You will find a community

You Will Find a Community

Members of Princeton BJJ converse before training.

By: Joe Hannan

Like our ancient ancestors, the Jiu Jitsu player has a community behind them, united by a common fear, a common struggle. Psychology supports this notion that a sense of community is the cure to many of the mental disorders we encounter in our lives. As mentioned earlier in this book, this is a concept mapped well by the journalist Sebastian Junger in his most recent book, “Tribe: On Homecoming and Belonging.”

“Tribe” focuses, for the most part, on the state of the American armed service member returning from war, and how that experience is so far removed from what our ancient ancestors experienced. Yes, war has changed in its scope and severity since we remsacked the neighbor’s cave thousands of years ago.
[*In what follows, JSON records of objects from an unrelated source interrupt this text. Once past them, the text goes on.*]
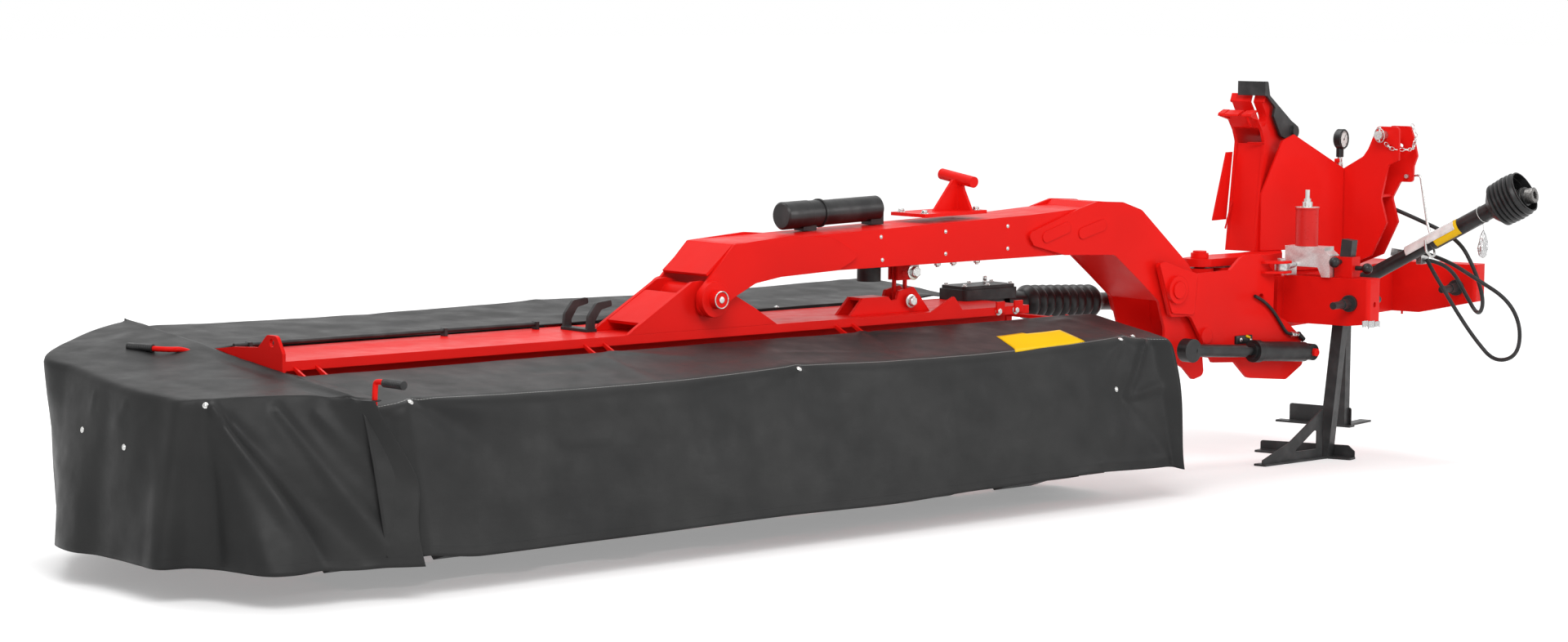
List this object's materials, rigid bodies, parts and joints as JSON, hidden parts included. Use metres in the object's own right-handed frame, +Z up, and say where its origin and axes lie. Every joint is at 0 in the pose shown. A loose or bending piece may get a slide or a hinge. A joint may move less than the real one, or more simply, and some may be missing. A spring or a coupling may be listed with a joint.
{
  "type": "disc mower",
  "caption": "Rear-mounted disc mower: a canvas-covered cutter deck hung from a folding boom, which swings on a three-point headstock with two parking stands.",
  "frame": {"origin": "the point on the ground under the vertical swing pin, between the headstock and the boom", "axes": "+X along the cutter bar from its outer end to the headstock, -Y towards the tractor, +Z up; the headstock is turned 12.7 degrees about +Z"},
  "size_m": [6.42, 1.6149, 1.447],
  "materials": {
    "red_paint": "gloss",
    "zinc": "satin",
    "can_paint": "gloss",
    "black": "satin",
    "bare_steel": "matt",
    "grey_paint": "satin",
    "canvas": "satin",
    "chrome": "gloss",
    "disc_steel": "matt",
    "rubber": "matt"
  },
  "bodies": {
    "headstock": {"headstock_beam": "red_paint", "pivot_plates": "red_paint", "swing_pin": "zinc", "tower": "red_paint", "mast": "red_paint", "lower_pins": "black", "top_link_pin": "zinc", "overload_block": "zinc", "spring_can": "can_paint", "gauge": "black", "pto_guard": "black", "pto_gearbox": "black", "stand_locks": "red_paint", "lock_knobs": "black", "pto_hook": "zinc", "hose_clip": "zinc", "coupler_hose": "rubber", "looped_hose": "rubber"},
    "pto_joint": {"pto_yoke": "bare_steel"},
    "near_stand": {"stand_near": "grey_paint"},
    "far_stand": {"stand_far": "grey_paint"},
    "latch_lever": {"latch": "black"},
    "swing_arm": {"swing_frame": "red_paint", "fold_pin": "zinc", "overload_eye": "zinc"},
    "lift_tube": {"lift_barrel": "black"},
    "lift_ram": {"lift_rod": "chrome"},
    "boom": {"boom_beam": "red_paint", "boom_sides": "red_paint", "gooseneck_plates": "red_paint", "transport_bar": "red_paint", "canister": "black", "deck_pin": "zinc", "strap_bolt": "red_paint", "boom_buffer": "rubber"},
    "deck": {"top_beam": "red_paint", "pivot_bracket": "red_paint", "cutter_bar": "red_paint", "deck_frame": "red_paint", "deck_gearbox": "black", "drive_guard": "black", "rear_cover": "canvas", "hook_bracket": "black", "link_bracket": "red_paint"},
    "front_guard": {"front_cover": "canvas", "front_guard_frame": "red_paint"},
    "side_guard": {"side_cover": "canvas", "side_guard_frame": "red_paint"},
    "rotor_1": {"disc_1": "disc_steel"},
    "rotor_2": {"disc_2": "disc_steel"},
    "rotor_3": {"disc_3": "disc_steel"},
    "rotor_4": {"disc_4": "disc_steel"},
    "rotor_5": {"disc_5": "disc_steel"},
    "rotor_6": {"disc_6": "disc_steel"},
    "rotor_7": {"disc_7": "disc_steel"},
    "rotor_8": {"disc_8": "disc_steel"}
  },
  "joints": [
    {"name": "swing", "type": "hinge", "parent": "headstock", "child": "swing_arm", "pos_m": [0, 0, 0.64], "axis": [0, 0, 1], "range_deg": [-25, 0]},
    {"name": "arm_fold", "type": "hinge", "parent": "swing_arm", "child": "boom", "pos_m": [-0.28, 0, 0.688], "axis": [0, 1, 0], "range_deg": [0, 100]},
    {"name": "deck_tilt", "type": "hinge", "parent": "boom", "child": "deck", "pos_m": [-2.525, 0, 0.77], "axis": [0, 1, 0], "range_deg": [-3, 5]},
    {"name": "lift_swivel", "type": "hinge", "parent": "swing_arm", "child": "lift_tube", "pos_m": [0.435, -0.185, 0.415], "axis": [0, 1, 0], "range_deg": [0, 13]},
    {"name": "lift_stroke", "type": "slide", "parent": "lift_tube", "child": "lift_ram", "axis": [-0.9976, 0, 0.0694], "range_m": [0, 0.31]},
    {"name": "near_stand_lift", "type": "slide", "parent": "headstock", "child": "near_stand", "axis": [0.0219, -0.0971, 0.995], "range_m": [0, 0.15]},
    {"name": "far_stand_lift", "type": "slide", "parent": "headstock", "child": "far_stand", "axis": [0, 0, 1], "range_m": [0, 0.15]},
    {"name": "latch_lift", "type": "hinge", "parent": "headstock", "child": "latch_lever", "pos_m": [0.66836, 0.21828, 1.246], "axis": [-0.2198, 0.9755, 0], "range_deg": [0, 30]},
    {"name": "pto_turn", "type": "hinge", "parent": "headstock", "child": "pto_joint", "pos_m": [1.08429, -0.62665, 1.00185], "axis": [0.215, -0.9542, 0.2079], "continuous": true},
    {"name": "front_guard_lift", "type": "hinge", "parent": "deck", "child": "front_guard", "pos_m": [-2.5, -0.135, 0.606], "axis": [-1, 0, 0], "range_deg": [0, 60]},
    {"name": "side_guard_lift", "type": "hinge", "parent": "deck", "child": "side_guard", "pos_m": [-4.212, 0.145, 0.65], "axis": [0, 0.9954, 0.0961], "range_deg": [0, 90]},
    {"name": "rotor_1_turn", "type": "hinge", "parent": "deck", "child": "rotor_1", "pos_m": [-1.04, -0.215, 0.09], "axis": [0, 0, 1], "continuous": true},
    {"name": "rotor_2_turn", "type": "hinge", "parent": "deck", "child": "rotor_2", "pos_m": [-1.455, -0.215, 0.09], "axis": [0, 0, 1], "continuous": true},
    {"name": "rotor_3_turn", "type": "hinge", "parent": "deck", "child": "rotor_3", "pos_m": [-1.87, -0.215, 0.09], "axis": [0, 0, 1], "continuous": true},
    {"name": "rotor_4_turn", "type": "hinge", "parent": "deck", "child": "rotor_4", "pos_m": [-2.285, -0.215, 0.09], "axis": [0, 0, 1], "continuous": true},
    {"name": "rotor_5_turn", "type": "hinge", "parent": "deck", "child": "rotor_5", "pos_m": [-2.7, -0.215, 0.09], "axis": [0, 0, 1], "continuous": true},
    {"name": "rotor_6_turn", "type": "hinge", "parent": "deck", "child": "rotor_6", "pos_m": [-3.115, -0.215, 0.09], "axis": [0, 0, 1], "continuous": true},
    {"name": "rotor_7_turn", "type": "hinge", "parent": "deck", "child": "rotor_7", "pos_m": [-3.53, -0.215, 0.09], "axis": [0, 0, 1], "continuous": true},
    {"name": "rotor_8_turn", "type": "hinge", "parent": "deck", "child": "rotor_8", "pos_m": [-3.945, -0.215, 0.09], "axis": [0, 0, 1], "continuous": true}
  ],
  "couplings": [
    {"joint": "lift_swivel", "follows": "arm_fold", "ratio": 0.13},
    {"joint": "lift_stroke", "follows": "arm_fold", "m_per_rad": 0.1776},
    {"joint": "rotor_2_turn", "follows": "rotor_1_turn", "ratio": -1},
    {"joint": "rotor_3_turn", "follows": "rotor_1_turn", "ratio": 1},
    {"joint": "rotor_4_turn", "follows": "rotor_1_turn", "ratio": -1},
    {"joint": "rotor_5_turn", "follows": "rotor_1_turn", "ratio": 1},
    {"joint": "rotor_6_turn", "follows": "rotor_1_turn", "ratio": -1},
    {"joint": "rotor_7_turn", "follows": "rotor_1_turn", "ratio": 1},
    {"joint": "rotor_8_turn", "follows": "rotor_1_turn", "ratio": -1}
  ]
}
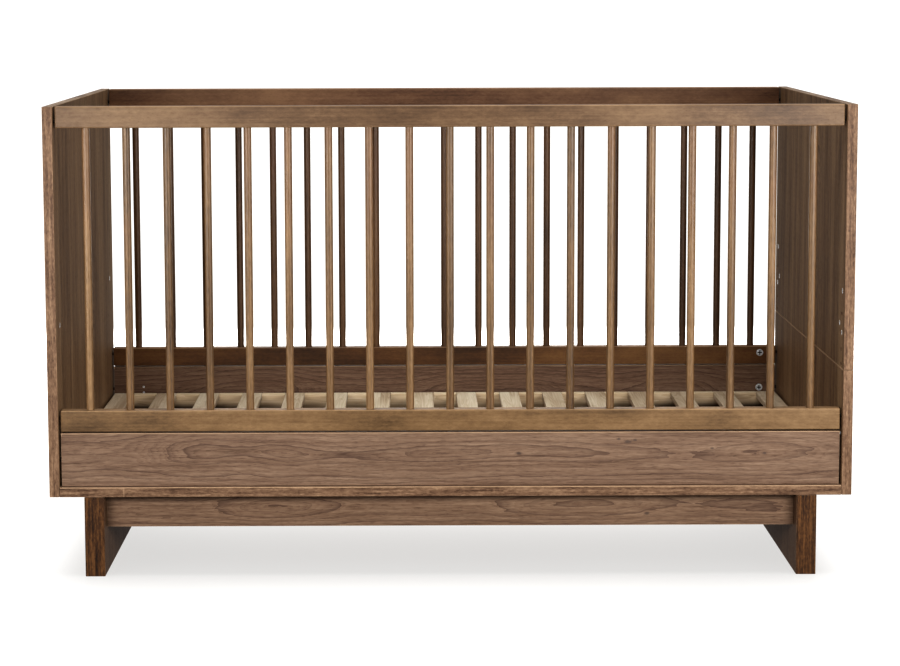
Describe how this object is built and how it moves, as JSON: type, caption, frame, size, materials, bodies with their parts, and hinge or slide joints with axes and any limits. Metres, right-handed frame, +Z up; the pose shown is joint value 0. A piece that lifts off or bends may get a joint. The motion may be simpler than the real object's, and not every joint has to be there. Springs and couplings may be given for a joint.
{
  "type": "baby crib",
  "caption": "Baby crib with flat board ends, round-barred sides, a slatted mattress base set at the height wanted, and a recessed stand of leg boards and stretchers.",
  "frame": {"origin": "floor level, at the middle of the crib's footprint", "axes": "+X along the crib towards the end panel that is in two parts, -Y towards the front, +Z up"},
  "size_m": [1.456, 0.77, 0.856],
  "materials": {
    "walnut_veneer_board": "matt walnut veneer on board, with edge banding",
    "walnut_leg_board": "matt dark walnut veneer on thick board",
    "stained_beech_top_rail": "satin stained beech",
    "stained_beech_bottom_rail": "satin stained beech, golden brown",
    "stained_beech_spindle": "satin stained beech dowel",
    "pale_birch": "planed pale birch, unstained",
    "zinc_cam": "bright zinc-plated die casting",
    "steel_pin": "plain steel"
  },
  "bodies": {
    "crib_frame": {"left_end_panel": "walnut_veneer_board", "right_end_panel_lower": "walnut_veneer_board", "right_end_panel_upper": "walnut_veneer_board", "bottom_board": "walnut_veneer_board", "front_lower_panel": "walnut_veneer_board", "rear_lower_panel": "walnut_veneer_board", "front_stretcher": "walnut_veneer_board", "rear_stretcher": "walnut_veneer_board", "left_leg": "walnut_leg_board", "right_leg": "walnut_leg_board", "front_top_rail": "stained_beech_top_rail", "rear_top_rail": "stained_beech_top_rail", "front_bottom_rail": "stained_beech_bottom_rail", "rear_bottom_rail": "stained_beech_bottom_rail", "front_spindle_01": "stained_beech_spindle", "front_spindle_02": "stained_beech_spindle", "front_spindle_03": "stained_beech_spindle", "front_spindle_04": "stained_beech_spindle", "front_spindle_05": "stained_beech_spindle", "front_spindle_06": "stained_beech_spindle", "front_spindle_07": "stained_beech_spindle", "front_spindle_08": "stained_beech_spindle", "front_spindle_09": "stained_beech_spindle", "front_spindle_10": "stained_beech_spindle", "front_spindle_11": "stained_beech_spindle", "front_spindle_12": "stained_beech_spindle", "front_spindle_13": "stained_beech_spindle", "front_spindle_14": "stained_beech_spindle", "front_spindle_15": "stained_beech_spindle", "front_spindle_16": "stained_beech_spindle", "front_spindle_17": "stained_beech_spindle", "front_spindle_18": "stained_beech_spindle", "front_spindle_19": "stained_beech_spindle", "rear_spindle_01": "stained_beech_spindle", "rear_spindle_02": "stained_beech_spindle", "rear_spindle_03": "stained_beech_spindle", "rear_spindle_04": "stained_beech_spindle", "rear_spindle_05": "stained_beech_spindle", "rear_spindle_06": "stained_beech_spindle", "rear_spindle_07": "stained_beech_spindle", "rear_spindle_08": "stained_beech_spindle", "rear_spindle_09": "stained_beech_spindle", "rear_spindle_10": "stained_beech_spindle", "rear_spindle_11": "stained_beech_spindle", "rear_spindle_12": "stained_beech_spindle", "rear_spindle_13": "stained_beech_spindle", "rear_spindle_14": "stained_beech_spindle", "rear_spindle_15": "stained_beech_spindle", "rear_spindle_16": "stained_beech_spindle", "rear_spindle_17": "stained_beech_spindle", "rear_spindle_18": "stained_beech_spindle", "rear_spindle_19": "stained_beech_spindle", "end_link_pin_front": "steel_pin", "end_link_pin_rear": "steel_pin"},
    "mattress_base": {"slatted_base": "pale_birch"},
    "rear_rail_cam_left": {"rear_rail_cam_left": "zinc_cam"},
    "rear_rail_cam_right": {"rear_rail_cam_right": "zinc_cam"},
    "rear_panel_cam_left": {"rear_panel_cam_left": "zinc_cam"},
    "rear_panel_cam_right": {"rear_panel_cam_right": "zinc_cam"}
  },
  "joints": [
    {"name": "base_height", "type": "slide", "parent": "crib_frame", "child": "mattress_base", "axis": [0, 0, 1], "range_m": [0, 0.27]},
    {"name": "rear_rail_cam_left_turn", "type": "hinge", "parent": "crib_frame", "child": "rear_rail_cam_left", "pos_m": [-0.673, 0.3573, 0.29], "axis": [0, -1, 0], "range_deg": [0, 180]},
    {"name": "rear_rail_cam_right_turn", "type": "hinge", "parent": "crib_frame", "child": "rear_rail_cam_right", "pos_m": [0.673, 0.3573, 0.29], "axis": [0, -1, 0], "range_deg": [0, 180]},
    {"name": "rear_panel_cam_left_turn", "type": "hinge", "parent": "crib_frame", "child": "rear_panel_cam_left", "pos_m": [-0.673, 0.3633, 0.214], "axis": [0, -1, 0], "range_deg": [0, 180]},
    {"name": "rear_panel_cam_right_turn", "type": "hinge", "parent": "crib_frame", "child": "rear_panel_cam_right", "pos_m": [0.673, 0.3633, 0.214], "axis": [0, -1, 0], "range_deg": [0, 180]}
  ]
}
But the big difference is, then, we had a cave to come home to. After the deed had been done, after we’d seen and been through atrocities, we had a community to welcome us back, and a sense of shared experience. The pain we felt was divided among the tribe.

Who carries that weight now?

We live in sprawling, empty houses on spacious lots. Most of us don’t even know who our neighbors are. The soldier comes home from war now, and who understands him? The police officer comes home from the 367th drug bust of the year, having seen half-starved babies living in a crack den, and whom does she have to confide in?

For the most part, the genetic need we have for community is unmet. Society has all but obliterated the possibility of us receiving that kind of support outside of a group therapy session ever again.

But we do have Jiu Jitsu. We have brothers and sisters on the mat who force themselves to confront fears of all scales on a nightly basis. We have a family that copes with force and violence every time they willingly put on a gi or a rash guard.

We share the same values. We have a common appreciation of growth through undergoing adversity. But most important, we have an unspoken understanding.

We each bring our own burden to the mat. But that burden diminishes as it’s reduced to sweat.